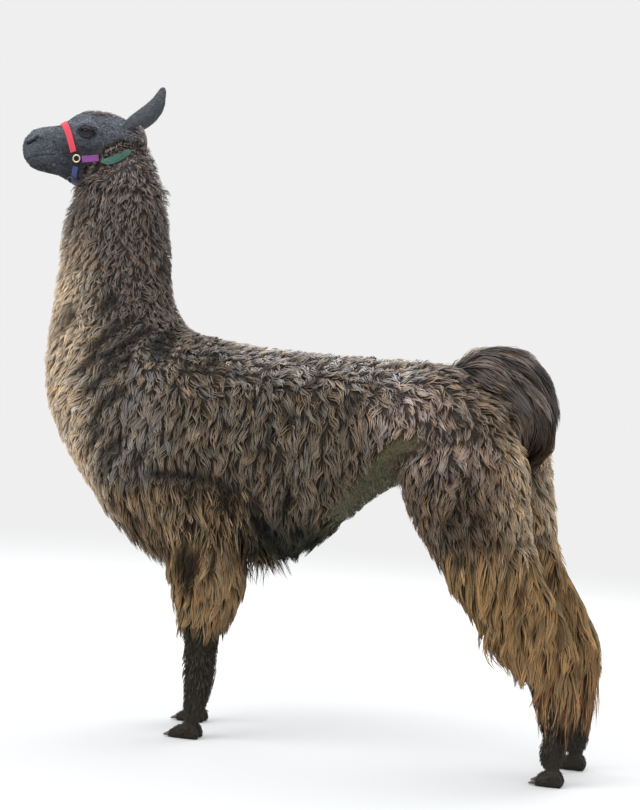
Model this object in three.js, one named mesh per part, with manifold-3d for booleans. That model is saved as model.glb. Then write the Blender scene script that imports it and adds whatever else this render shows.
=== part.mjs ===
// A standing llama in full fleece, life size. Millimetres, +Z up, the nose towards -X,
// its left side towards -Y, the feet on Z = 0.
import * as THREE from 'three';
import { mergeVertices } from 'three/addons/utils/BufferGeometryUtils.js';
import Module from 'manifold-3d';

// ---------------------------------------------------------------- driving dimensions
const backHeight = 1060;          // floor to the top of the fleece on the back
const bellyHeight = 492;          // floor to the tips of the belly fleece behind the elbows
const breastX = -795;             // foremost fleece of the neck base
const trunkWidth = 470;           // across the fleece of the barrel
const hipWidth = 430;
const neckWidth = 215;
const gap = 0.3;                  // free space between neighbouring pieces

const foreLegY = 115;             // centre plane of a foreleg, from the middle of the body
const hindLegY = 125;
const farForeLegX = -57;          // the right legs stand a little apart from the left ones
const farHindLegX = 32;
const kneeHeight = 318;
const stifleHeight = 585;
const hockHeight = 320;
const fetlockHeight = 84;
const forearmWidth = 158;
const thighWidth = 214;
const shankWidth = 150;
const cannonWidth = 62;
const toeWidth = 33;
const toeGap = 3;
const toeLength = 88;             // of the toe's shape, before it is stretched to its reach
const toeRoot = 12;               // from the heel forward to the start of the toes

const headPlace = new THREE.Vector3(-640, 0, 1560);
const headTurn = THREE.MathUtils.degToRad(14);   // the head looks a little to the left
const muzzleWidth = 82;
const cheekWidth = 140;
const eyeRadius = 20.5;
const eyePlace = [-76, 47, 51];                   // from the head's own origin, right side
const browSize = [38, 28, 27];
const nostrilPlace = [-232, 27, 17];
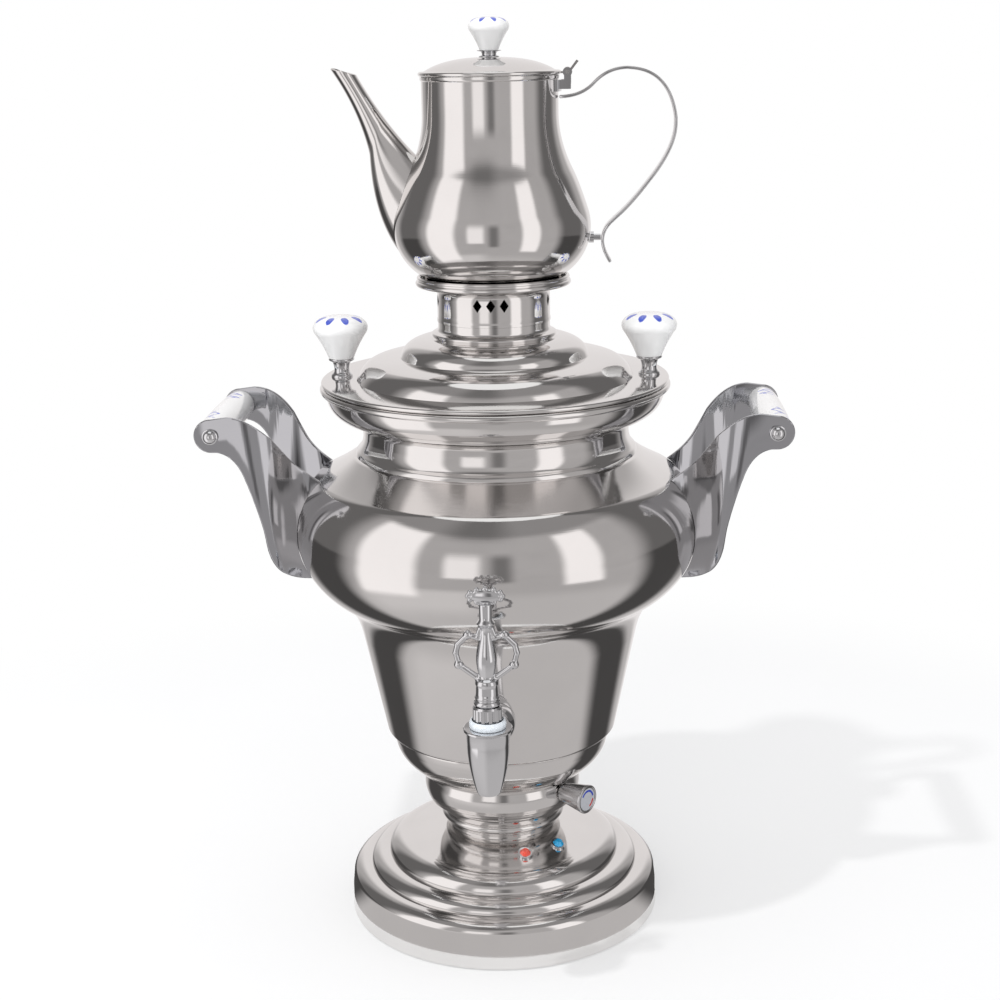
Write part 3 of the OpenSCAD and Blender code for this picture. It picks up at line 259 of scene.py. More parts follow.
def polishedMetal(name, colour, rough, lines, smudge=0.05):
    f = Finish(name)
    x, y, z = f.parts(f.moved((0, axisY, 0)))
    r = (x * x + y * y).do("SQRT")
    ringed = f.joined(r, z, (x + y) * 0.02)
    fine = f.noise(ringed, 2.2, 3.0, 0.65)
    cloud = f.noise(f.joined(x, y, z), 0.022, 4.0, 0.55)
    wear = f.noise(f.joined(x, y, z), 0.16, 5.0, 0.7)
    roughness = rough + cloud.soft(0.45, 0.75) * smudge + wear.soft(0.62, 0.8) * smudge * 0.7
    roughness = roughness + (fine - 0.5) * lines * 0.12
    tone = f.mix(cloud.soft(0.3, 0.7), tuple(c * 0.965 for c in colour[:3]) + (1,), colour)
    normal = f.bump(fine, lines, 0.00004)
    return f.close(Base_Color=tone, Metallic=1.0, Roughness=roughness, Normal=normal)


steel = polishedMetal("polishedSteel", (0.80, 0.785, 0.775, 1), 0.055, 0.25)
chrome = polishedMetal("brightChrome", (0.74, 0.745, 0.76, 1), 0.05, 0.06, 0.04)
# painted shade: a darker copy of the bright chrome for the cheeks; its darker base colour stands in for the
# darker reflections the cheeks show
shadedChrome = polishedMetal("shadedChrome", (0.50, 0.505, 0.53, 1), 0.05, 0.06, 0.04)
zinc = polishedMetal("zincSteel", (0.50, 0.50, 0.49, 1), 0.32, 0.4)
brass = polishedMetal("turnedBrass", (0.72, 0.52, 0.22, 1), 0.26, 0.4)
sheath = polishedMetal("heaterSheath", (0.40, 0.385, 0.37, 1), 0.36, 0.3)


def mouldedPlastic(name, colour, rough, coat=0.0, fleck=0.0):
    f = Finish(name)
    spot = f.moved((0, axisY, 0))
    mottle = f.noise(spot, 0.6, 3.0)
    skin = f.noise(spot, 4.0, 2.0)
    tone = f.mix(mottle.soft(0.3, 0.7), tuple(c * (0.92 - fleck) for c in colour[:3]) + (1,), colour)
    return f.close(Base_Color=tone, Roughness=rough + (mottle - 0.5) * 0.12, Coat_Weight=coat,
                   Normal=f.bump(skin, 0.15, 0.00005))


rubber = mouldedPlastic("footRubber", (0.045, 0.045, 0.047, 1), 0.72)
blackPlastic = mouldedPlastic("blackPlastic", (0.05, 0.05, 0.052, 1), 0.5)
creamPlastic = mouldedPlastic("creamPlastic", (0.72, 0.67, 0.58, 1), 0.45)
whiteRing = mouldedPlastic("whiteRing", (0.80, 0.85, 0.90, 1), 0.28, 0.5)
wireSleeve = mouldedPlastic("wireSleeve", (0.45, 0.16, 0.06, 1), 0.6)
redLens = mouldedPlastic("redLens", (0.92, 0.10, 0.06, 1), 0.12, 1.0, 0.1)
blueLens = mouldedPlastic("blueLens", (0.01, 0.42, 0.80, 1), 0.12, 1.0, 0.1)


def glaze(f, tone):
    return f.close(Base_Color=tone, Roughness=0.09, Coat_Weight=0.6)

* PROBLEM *
Return the material in full, exactly as shown.

* EXERCISE ANSWER *
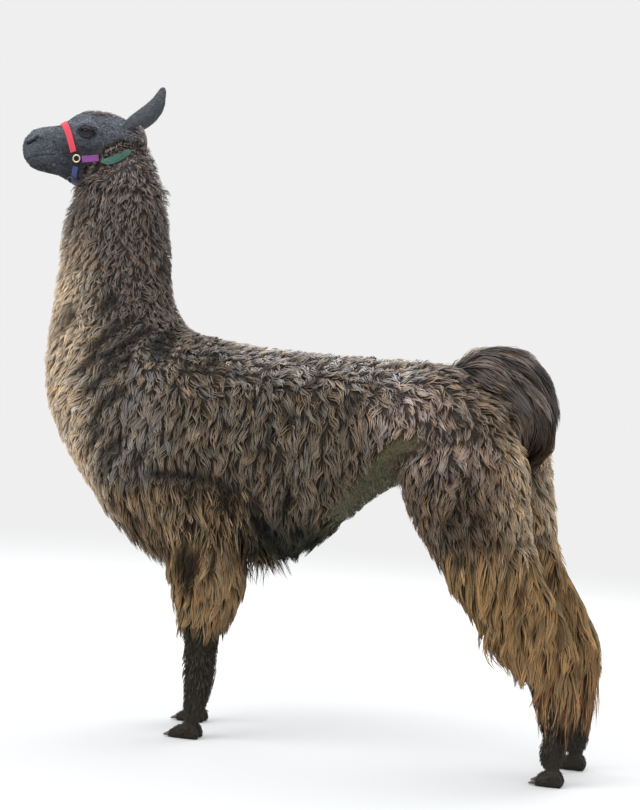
Model this object in three.js, one named mesh per part, with manifold-3d for booleans. That model is saved as model.glb. Then write the Blender scene script that imports it and adds whatever else this render shows.
=== part.mjs ===
// A standing llama in full fleece, life size. Millimetres, +Z up, the nose towards -X,
// its left side towards -Y, the feet on Z = 0.
import * as THREE from 'three';
import { mergeVertices } from 'three/addons/utils/BufferGeometryUtils.js';
import Module from 'manifold-3d';

// ---------------------------------------------------------------- driving dimensions
const backHeight = 1060;          // floor to the top of the fleece on the back
const bellyHeight = 492;          // floor to the tips of the belly fleece behind the elbows
const breastX = -795;             // foremost fleece of the neck base
const trunkWidth = 470;           // across the fleece of the barrel
const hipWidth = 430;
const neckWidth = 215;
const gap = 0.3;                  // free space between neighbouring pieces

const foreLegY = 115;             // centre plane of a foreleg, from the middle of the body
const hindLegY = 125;
const farForeLegX = -57;          // the right legs stand a little apart from the left ones
const farHindLegX = 32;
const kneeHeight = 318;
const stifleHeight = 585;
const hockHeight = 320;
const fetlockHeight = 84;
const forearmWidth = 158;
const thighWidth = 214;
const shankWidth = 150;
const cannonWidth = 62;
const toeWidth = 33;
const toeGap = 3;
const toeLength = 88;             // of the toe's shape, before it is stretched to its reach
const toeRoot = 12;               // from the heel forward to the start of the toes

const headPlace = new THREE.Vector3(-640, 0, 1560);
const headTurn = THREE.MathUtils.degToRad(14);   // the head looks a little to the left
const muzzleWidth = 82;
const cheekWidth = 140;
const eyeRadius = 20.5;
const eyePlace = [-76, 47, 51];                   // from the head's own origin, right side
const browSize = [38, 28, 27];
const nostrilPlace = [-232, 27, 17];
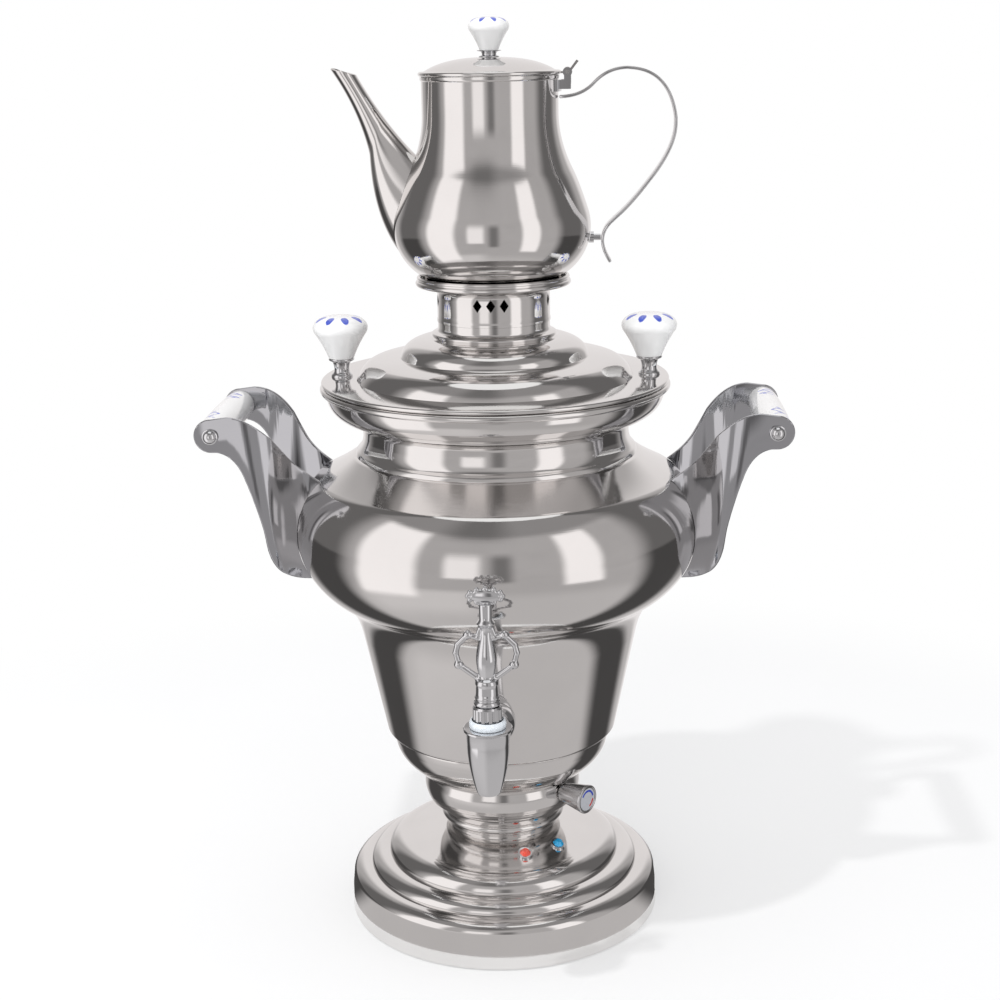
Write part 3 of the OpenSCAD and Blender code for this picture. It picks up at line 259 of scene.py. More parts follow.
def polishedMetal(name, colour, rough, lines, smudge=0.05):
    f = Finish(name)
    x, y, z = f.parts(f.moved((0, axisY, 0)))
    r = (x * x + y * y).do("SQRT")
    ringed = f.joined(r, z, (x + y) * 0.02)
    fine = f.noise(ringed, 2.2, 3.0, 0.65)
    cloud = f.noise(f.joined(x, y, z), 0.022, 4.0, 0.55)
    wear = f.noise(f.joined(x, y, z), 0.16, 5.0, 0.7)
    roughness = rough + cloud.soft(0.45, 0.75) * smudge + wear.soft(0.62, 0.8) * smudge * 0.7
    roughness = roughness + (fine - 0.5) * lines * 0.12
    tone = f.mix(cloud.soft(0.3, 0.7), tuple(c * 0.965 for c in colour[:3]) + (1,), colour)
    normal = f.bump(fine, lines, 0.00004)
    return f.close(Base_Color=tone, Metallic=1.0, Roughness=roughness, Normal=normal)


steel = polishedMetal("polishedSteel", (0.80, 0.785, 0.775, 1), 0.055, 0.25)
chrome = polishedMetal("brightChrome", (0.74, 0.745, 0.76, 1), 0.05, 0.06, 0.04)
# painted shade: a darker copy of the bright chrome for the cheeks; its darker base colour stands in for the
# darker reflections the cheeks show
shadedChrome = polishedMetal("shadedChrome", (0.50, 0.505, 0.53, 1), 0.05, 0.06, 0.04)
zinc = polishedMetal("zincSteel", (0.50, 0.50, 0.49, 1), 0.32, 0.4)
brass = polishedMetal("turnedBrass", (0.72, 0.52, 0.22, 1), 0.26, 0.4)
sheath = polishedMetal("heaterSheath", (0.40, 0.385, 0.37, 1), 0.36, 0.3)


def mouldedPlastic(name, colour, rough, coat=0.0, fleck=0.0):
    f = Finish(name)
    spot = f.moved((0, axisY, 0))
    mottle = f.noise(spot, 0.6, 3.0)
    skin = f.noise(spot, 4.0, 2.0)
    tone = f.mix(mottle.soft(0.3, 0.7), tuple(c * (0.92 - fleck) for c in colour[:3]) + (1,), colour)
    return f.close(Base_Color=tone, Roughness=rough + (mottle - 0.5) * 0.12, Coat_Weight=coat,
                   Normal=f.bump(skin, 0.15, 0.00005))


rubber = mouldedPlastic("footRubber", (0.045, 0.045, 0.047, 1), 0.72)
blackPlastic = mouldedPlastic("blackPlastic", (0.05, 0.05, 0.052, 1), 0.5)
creamPlastic = mouldedPlastic("creamPlastic", (0.72, 0.67, 0.58, 1), 0.45)
whiteRing = mouldedPlastic("whiteRing", (0.80, 0.85, 0.90, 1), 0.28, 0.5)
wireSleeve = mouldedPlastic("wireSleeve", (0.45, 0.16, 0.06, 1), 0.6)
redLens = mouldedPlastic("redLens", (0.92, 0.10, 0.06, 1), 0.12, 1.0, 0.1)
blueLens = mouldedPlastic("blueLens", (0.01, 0.42, 0.80, 1), 0.12, 1.0, 0.1)


def glaze(f, tone):
    return f.close(Base_Color=tone, Roughness=0.09, Coat_Weight=0.6)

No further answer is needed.